- Stated goal -
Where a line below holds the string "into", copy that line.

- Extracted information -

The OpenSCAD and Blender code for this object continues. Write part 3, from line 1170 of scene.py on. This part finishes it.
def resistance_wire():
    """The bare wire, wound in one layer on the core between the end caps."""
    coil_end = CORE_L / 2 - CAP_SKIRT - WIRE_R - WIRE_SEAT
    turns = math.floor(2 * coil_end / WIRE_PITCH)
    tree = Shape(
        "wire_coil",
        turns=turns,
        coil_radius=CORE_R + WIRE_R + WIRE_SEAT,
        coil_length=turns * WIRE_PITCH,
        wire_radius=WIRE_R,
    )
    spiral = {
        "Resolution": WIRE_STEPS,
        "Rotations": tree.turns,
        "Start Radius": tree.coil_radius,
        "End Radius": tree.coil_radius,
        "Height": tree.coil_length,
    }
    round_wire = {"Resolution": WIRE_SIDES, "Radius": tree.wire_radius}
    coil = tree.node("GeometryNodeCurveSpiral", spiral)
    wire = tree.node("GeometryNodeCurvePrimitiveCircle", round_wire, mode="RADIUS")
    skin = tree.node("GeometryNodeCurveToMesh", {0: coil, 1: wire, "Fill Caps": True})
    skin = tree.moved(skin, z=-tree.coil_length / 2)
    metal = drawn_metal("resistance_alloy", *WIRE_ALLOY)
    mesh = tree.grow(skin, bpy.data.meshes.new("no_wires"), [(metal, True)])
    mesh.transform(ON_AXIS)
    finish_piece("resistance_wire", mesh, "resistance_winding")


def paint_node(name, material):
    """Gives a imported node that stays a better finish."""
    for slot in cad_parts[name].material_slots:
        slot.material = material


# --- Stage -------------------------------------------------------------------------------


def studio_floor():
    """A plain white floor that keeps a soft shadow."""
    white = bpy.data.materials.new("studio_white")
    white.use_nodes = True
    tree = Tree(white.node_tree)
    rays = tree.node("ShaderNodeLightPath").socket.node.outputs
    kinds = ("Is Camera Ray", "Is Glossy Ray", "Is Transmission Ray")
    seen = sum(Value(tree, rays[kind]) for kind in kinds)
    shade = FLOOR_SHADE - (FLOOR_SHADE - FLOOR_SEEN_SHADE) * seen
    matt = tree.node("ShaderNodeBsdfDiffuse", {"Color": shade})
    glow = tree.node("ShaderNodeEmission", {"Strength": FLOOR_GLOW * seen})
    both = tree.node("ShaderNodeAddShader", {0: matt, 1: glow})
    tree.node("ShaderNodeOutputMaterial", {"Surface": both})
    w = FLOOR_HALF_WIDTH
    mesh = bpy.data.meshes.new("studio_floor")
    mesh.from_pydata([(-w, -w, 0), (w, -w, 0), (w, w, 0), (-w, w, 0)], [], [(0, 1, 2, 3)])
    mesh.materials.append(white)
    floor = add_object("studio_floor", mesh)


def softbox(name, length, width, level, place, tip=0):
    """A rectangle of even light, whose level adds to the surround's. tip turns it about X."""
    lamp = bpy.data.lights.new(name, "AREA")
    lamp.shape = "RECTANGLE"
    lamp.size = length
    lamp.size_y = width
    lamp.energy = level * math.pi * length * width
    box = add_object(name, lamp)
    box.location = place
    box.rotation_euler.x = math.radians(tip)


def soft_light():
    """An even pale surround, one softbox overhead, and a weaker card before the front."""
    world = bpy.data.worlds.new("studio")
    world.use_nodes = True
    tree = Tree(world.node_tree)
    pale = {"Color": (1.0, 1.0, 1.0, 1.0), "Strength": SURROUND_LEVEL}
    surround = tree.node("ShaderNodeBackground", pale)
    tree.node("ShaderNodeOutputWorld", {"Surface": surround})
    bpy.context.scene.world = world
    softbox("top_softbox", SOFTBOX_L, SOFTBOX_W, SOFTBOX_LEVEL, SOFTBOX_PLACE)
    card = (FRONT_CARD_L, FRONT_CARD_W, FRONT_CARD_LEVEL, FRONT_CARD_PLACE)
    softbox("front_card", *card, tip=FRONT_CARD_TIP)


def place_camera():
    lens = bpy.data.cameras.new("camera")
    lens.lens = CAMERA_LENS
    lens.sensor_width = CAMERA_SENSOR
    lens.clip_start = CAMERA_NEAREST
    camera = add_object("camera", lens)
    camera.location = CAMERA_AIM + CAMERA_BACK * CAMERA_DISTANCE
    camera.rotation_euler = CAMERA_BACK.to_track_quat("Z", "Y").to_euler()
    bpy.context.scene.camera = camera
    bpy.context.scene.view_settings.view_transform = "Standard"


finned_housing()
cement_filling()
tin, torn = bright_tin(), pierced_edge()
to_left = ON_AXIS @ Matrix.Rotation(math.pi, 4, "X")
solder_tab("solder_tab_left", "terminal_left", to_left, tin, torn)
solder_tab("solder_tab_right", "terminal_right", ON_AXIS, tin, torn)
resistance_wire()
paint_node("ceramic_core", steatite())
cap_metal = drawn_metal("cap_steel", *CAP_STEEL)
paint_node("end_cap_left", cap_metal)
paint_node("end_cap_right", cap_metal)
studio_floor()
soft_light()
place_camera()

---

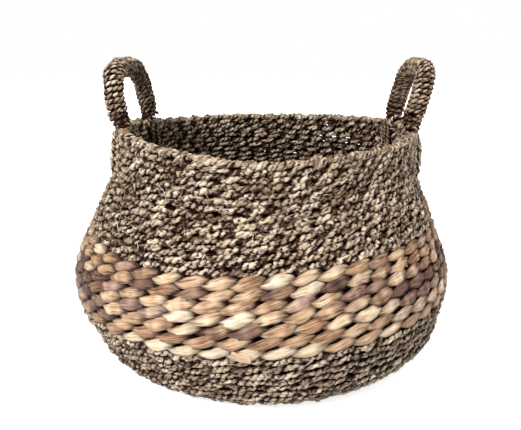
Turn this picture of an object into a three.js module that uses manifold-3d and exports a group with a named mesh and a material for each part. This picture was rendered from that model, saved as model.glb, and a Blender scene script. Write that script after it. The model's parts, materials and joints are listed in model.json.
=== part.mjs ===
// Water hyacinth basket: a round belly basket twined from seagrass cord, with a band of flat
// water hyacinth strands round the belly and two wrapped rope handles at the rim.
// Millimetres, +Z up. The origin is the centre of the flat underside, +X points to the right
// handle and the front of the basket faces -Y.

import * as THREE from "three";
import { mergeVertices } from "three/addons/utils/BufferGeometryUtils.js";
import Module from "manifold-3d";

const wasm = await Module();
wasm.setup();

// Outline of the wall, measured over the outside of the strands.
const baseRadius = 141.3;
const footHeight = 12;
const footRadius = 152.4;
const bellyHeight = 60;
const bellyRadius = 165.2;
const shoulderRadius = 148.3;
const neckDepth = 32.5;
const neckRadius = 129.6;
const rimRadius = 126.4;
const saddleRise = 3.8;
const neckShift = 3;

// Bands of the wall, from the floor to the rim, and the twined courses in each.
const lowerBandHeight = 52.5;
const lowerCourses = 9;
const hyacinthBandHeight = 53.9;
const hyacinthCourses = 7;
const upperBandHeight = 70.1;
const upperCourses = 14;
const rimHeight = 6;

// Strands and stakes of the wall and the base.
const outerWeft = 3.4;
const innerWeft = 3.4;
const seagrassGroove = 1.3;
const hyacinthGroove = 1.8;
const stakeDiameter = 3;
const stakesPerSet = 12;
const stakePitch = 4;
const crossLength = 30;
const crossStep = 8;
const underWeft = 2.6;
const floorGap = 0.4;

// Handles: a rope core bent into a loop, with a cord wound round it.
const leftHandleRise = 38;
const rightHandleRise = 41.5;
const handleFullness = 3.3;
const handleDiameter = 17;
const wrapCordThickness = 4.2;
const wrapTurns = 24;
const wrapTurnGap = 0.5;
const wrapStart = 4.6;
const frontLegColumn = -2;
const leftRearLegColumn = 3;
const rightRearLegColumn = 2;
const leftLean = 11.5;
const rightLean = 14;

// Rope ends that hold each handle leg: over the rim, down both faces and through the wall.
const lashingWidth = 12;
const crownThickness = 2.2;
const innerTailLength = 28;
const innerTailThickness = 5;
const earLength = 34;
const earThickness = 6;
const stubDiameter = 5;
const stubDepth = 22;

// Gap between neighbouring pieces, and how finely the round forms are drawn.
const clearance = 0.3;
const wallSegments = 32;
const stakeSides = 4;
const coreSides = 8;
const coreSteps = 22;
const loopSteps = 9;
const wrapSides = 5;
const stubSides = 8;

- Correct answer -
Turn this picture of an object into a three.js module that uses manifold-3d and exports a group with a named mesh and a material for each part. This picture was rendered from that model, saved as model.glb, and a Blender scene script. Write that script after it. The model's parts, materials and joints are listed in model.json.
// Handles: a rope core bent into a loop, with a cord wound round it.